We had the great pleasure of speaking with contemporary video artist, Rachel Rose, about her new exhibit at the Philadelphia Museum of Art entitled Wil-o-Wisp.
Rose’s new work is a joint commission by the PMA and the Fondazione Sandretto Re Rebaudengo in Turin, Italy. Set in 17th century Agrarian England, the piece follows the life of a woman named Elspeth Blake. Throughout the exhibit issues of persecution, witchcraft, and social upheaval are tangled in the fate of Blake.

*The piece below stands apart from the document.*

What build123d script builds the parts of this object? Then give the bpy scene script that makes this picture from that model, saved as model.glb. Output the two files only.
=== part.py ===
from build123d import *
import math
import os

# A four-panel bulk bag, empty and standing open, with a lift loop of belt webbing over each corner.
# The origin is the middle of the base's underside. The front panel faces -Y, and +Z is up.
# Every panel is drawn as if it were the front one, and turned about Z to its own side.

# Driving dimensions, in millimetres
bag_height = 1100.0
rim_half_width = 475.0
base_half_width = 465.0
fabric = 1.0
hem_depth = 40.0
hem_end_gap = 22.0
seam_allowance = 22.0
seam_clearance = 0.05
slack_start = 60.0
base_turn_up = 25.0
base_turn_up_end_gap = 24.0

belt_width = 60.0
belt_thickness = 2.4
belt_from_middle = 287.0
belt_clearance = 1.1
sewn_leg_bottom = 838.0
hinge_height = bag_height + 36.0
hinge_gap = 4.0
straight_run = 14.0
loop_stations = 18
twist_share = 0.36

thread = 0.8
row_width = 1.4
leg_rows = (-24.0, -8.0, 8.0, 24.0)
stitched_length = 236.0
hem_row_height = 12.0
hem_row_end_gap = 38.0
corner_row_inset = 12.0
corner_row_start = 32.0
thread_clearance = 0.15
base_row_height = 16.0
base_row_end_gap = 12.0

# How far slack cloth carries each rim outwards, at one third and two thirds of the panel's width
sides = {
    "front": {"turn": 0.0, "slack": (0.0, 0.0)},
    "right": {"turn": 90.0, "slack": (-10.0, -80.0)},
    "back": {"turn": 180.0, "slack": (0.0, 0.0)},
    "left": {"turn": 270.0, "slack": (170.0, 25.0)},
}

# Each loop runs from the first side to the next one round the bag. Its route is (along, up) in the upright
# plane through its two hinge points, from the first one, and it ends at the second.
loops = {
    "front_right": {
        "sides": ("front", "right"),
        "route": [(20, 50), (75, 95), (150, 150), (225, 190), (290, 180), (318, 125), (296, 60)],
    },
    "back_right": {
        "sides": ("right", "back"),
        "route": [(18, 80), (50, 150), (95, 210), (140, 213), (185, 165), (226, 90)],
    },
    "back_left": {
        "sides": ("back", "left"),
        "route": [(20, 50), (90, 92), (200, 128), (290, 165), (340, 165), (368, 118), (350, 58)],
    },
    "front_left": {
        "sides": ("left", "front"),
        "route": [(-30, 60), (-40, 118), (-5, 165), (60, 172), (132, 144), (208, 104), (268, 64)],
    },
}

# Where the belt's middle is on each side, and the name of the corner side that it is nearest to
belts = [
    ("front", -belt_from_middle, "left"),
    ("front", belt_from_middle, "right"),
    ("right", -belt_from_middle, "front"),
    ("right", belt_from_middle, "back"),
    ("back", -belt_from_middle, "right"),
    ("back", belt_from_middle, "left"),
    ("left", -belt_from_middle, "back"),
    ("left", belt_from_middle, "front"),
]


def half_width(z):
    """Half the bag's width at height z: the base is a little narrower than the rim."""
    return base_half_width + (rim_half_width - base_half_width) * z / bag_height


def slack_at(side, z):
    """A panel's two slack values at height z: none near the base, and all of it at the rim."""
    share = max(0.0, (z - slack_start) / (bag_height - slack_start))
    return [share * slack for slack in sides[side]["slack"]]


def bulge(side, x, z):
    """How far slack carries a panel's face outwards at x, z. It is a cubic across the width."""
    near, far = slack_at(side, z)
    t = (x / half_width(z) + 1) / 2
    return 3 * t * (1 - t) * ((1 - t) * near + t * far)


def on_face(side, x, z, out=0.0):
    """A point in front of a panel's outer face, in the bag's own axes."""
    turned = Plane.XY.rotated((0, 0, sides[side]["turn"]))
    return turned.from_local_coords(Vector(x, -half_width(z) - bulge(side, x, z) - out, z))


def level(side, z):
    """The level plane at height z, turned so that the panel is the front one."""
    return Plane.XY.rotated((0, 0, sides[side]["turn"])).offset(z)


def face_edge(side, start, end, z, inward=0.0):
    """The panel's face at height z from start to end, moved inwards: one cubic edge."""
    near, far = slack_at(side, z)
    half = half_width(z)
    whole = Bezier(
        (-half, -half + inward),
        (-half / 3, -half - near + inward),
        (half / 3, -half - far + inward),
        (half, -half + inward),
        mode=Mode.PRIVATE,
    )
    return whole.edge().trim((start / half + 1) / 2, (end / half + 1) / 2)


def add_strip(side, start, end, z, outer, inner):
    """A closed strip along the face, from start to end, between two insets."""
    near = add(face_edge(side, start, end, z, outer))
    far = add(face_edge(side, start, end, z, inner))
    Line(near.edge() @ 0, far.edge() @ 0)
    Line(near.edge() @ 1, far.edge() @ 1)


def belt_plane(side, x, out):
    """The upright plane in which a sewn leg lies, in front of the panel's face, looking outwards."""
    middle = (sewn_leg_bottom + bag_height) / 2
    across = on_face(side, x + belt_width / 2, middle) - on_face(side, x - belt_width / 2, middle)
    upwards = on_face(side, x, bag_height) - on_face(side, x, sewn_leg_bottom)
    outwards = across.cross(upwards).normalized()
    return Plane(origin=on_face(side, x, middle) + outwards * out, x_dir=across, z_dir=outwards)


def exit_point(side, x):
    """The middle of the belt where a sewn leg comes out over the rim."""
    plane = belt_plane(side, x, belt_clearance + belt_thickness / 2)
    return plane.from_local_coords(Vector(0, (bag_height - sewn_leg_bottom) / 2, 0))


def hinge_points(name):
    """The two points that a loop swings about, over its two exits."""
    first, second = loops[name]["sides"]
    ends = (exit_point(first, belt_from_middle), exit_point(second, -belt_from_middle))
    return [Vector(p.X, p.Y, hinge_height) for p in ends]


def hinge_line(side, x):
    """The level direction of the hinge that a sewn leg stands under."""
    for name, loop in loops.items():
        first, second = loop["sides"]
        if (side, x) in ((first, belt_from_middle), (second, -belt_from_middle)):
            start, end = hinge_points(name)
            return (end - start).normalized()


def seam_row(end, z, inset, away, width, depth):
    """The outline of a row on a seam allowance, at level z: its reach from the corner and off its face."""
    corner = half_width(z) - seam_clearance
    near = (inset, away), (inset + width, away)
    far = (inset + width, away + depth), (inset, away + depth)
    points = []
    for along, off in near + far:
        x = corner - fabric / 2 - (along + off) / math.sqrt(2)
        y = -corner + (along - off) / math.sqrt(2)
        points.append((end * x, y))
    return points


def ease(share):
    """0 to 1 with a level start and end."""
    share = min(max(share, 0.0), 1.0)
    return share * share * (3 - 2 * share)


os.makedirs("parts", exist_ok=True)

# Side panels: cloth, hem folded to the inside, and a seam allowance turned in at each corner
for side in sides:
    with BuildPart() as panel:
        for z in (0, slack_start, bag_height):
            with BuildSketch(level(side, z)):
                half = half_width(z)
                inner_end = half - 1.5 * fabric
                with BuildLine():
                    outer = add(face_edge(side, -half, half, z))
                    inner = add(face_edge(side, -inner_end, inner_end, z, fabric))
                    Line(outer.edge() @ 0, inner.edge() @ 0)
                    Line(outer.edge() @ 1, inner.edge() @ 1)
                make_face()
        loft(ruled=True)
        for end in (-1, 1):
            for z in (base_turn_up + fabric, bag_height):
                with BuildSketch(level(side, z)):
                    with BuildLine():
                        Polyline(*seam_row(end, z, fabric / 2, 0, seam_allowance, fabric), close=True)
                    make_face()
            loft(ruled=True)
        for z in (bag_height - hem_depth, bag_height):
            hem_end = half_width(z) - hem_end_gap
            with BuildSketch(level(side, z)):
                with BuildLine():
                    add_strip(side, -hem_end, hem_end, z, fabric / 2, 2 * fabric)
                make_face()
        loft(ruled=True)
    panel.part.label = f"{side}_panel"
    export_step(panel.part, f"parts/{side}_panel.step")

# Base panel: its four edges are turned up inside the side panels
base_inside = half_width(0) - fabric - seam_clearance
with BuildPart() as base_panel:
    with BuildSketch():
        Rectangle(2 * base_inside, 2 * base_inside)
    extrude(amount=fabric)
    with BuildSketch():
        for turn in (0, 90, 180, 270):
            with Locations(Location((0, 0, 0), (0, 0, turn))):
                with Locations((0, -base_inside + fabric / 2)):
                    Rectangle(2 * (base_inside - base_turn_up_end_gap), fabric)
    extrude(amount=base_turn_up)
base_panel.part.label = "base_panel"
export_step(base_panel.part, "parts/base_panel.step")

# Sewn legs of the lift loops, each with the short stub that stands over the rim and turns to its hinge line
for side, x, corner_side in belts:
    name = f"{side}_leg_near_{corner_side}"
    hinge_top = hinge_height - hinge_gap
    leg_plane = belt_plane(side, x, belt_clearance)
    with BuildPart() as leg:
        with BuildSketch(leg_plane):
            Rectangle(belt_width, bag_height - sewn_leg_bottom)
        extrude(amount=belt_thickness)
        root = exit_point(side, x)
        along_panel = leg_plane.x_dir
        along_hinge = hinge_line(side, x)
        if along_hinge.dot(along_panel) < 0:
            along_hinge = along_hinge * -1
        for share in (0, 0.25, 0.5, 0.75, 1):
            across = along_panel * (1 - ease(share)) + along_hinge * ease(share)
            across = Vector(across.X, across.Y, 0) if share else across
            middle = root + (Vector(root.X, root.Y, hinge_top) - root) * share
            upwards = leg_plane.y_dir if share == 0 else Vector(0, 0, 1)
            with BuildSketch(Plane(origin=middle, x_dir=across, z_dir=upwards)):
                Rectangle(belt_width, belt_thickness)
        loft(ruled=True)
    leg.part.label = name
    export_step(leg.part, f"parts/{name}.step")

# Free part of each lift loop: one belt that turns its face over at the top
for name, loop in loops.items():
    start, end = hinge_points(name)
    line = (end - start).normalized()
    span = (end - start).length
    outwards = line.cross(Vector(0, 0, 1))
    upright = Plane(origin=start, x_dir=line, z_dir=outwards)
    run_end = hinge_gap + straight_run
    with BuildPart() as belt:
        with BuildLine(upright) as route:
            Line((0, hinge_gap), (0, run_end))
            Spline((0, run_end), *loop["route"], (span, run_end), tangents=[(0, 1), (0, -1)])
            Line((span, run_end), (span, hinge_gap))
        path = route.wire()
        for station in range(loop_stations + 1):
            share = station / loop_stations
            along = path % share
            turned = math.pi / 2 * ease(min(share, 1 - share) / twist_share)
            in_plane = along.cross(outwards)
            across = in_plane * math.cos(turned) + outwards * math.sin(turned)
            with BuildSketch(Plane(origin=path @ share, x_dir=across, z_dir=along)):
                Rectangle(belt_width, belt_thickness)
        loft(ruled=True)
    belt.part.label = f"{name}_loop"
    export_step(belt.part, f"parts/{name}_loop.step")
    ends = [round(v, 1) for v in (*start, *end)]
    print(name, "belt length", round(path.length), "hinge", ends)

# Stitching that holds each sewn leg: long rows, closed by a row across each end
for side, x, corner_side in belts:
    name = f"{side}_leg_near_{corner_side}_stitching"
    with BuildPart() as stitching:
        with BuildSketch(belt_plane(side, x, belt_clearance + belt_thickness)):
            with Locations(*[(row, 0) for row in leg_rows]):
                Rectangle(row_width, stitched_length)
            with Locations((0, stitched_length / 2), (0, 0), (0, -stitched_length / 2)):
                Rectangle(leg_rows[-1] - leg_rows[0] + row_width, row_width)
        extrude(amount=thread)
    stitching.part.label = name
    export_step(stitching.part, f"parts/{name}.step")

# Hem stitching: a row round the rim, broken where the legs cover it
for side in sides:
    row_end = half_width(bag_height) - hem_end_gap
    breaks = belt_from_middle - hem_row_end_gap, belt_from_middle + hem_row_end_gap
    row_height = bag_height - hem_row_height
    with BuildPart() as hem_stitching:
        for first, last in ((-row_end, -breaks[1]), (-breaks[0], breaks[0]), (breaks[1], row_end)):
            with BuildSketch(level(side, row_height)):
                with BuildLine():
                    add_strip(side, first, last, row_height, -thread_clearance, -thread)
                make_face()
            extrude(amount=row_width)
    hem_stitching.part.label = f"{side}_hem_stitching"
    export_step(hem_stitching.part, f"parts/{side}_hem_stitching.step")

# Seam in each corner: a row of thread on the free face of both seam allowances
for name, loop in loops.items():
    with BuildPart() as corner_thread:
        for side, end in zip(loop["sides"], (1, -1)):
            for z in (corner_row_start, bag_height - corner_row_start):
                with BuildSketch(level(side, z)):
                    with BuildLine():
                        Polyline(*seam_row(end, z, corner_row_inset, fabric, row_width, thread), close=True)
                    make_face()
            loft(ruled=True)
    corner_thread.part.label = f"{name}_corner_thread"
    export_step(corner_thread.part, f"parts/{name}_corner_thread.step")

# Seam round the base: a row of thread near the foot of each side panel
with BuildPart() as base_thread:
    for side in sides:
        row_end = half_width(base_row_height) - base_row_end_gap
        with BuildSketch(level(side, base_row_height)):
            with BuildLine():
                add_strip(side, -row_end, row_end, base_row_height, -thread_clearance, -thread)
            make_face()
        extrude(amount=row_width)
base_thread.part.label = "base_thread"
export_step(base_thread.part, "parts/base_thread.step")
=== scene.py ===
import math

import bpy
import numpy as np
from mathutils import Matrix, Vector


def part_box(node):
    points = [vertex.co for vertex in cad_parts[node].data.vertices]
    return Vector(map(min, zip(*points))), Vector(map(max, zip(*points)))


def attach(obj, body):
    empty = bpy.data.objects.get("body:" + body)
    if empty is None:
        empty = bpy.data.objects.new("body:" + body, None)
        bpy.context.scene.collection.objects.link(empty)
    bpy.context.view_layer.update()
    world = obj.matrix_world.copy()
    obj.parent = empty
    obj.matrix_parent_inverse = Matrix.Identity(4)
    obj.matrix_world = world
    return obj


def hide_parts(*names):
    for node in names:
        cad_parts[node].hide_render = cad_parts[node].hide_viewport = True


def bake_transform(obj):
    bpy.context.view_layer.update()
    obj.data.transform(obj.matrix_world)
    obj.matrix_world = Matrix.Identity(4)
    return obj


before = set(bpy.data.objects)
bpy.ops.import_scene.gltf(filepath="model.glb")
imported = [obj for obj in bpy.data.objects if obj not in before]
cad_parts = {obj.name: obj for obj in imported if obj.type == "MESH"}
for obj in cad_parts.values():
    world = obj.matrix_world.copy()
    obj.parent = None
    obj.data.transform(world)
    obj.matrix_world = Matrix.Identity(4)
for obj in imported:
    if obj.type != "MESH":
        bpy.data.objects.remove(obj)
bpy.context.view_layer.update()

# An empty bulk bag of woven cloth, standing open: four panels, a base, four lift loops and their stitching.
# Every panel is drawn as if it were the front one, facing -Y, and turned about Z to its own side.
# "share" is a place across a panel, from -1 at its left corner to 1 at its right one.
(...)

The video took over two years to make and was shot on location at the Plimoth Plantation in Plymouth, Massachusetts using real actors. Rose uses her own creative magic to edit the sound and light. She weaves in musical scores with flames and ghostly images to amplify Blake's tale. The video is projected on an eighteen-foot screen and the walls are covered in layers of scrim. This staging allows the viewer to be transported into the rural 17th century world. It is important for the viewer to move around in the gallery to feel as if they are walking though time. We also recommend watching a second time from the back of the screen, which creates an even more eerie atmosphere.
In showcasing Rose's work, the PMA shows its commitment to supporting emerging artists and being a leader for contemporary art in Philadelphia. Rose, who has previously shown at the Whitney Museum in New York and the Serpentine Gallery in London, says of being at the Museum of Art, “I’ve been coming [to Philadelphia] since I was in graduate school. I saw Dancing around the Bride four times in 2012, so for me [being here] feels very significant, and I feel very proud to be showing here. This particular place has shaped me a lot, so I feel very honored.”
Rose also shared a little bit about her processes, stating that all of her works start off as a feeling. For Wil-o-Wisp, the feeling of coincidence was what lead her to exploring the subject matter of her final piece. It’s clear from both speaking to Rose and viewing her work, that she truly puts her passion into her art. While only 31, she is a leader in her medium. She says "making art should be an excuse for empathy and deepening your perspective of yourself.”
Wil-o-Wisp. Now through September 16, 2018 at the Philadelphia Museum of Art.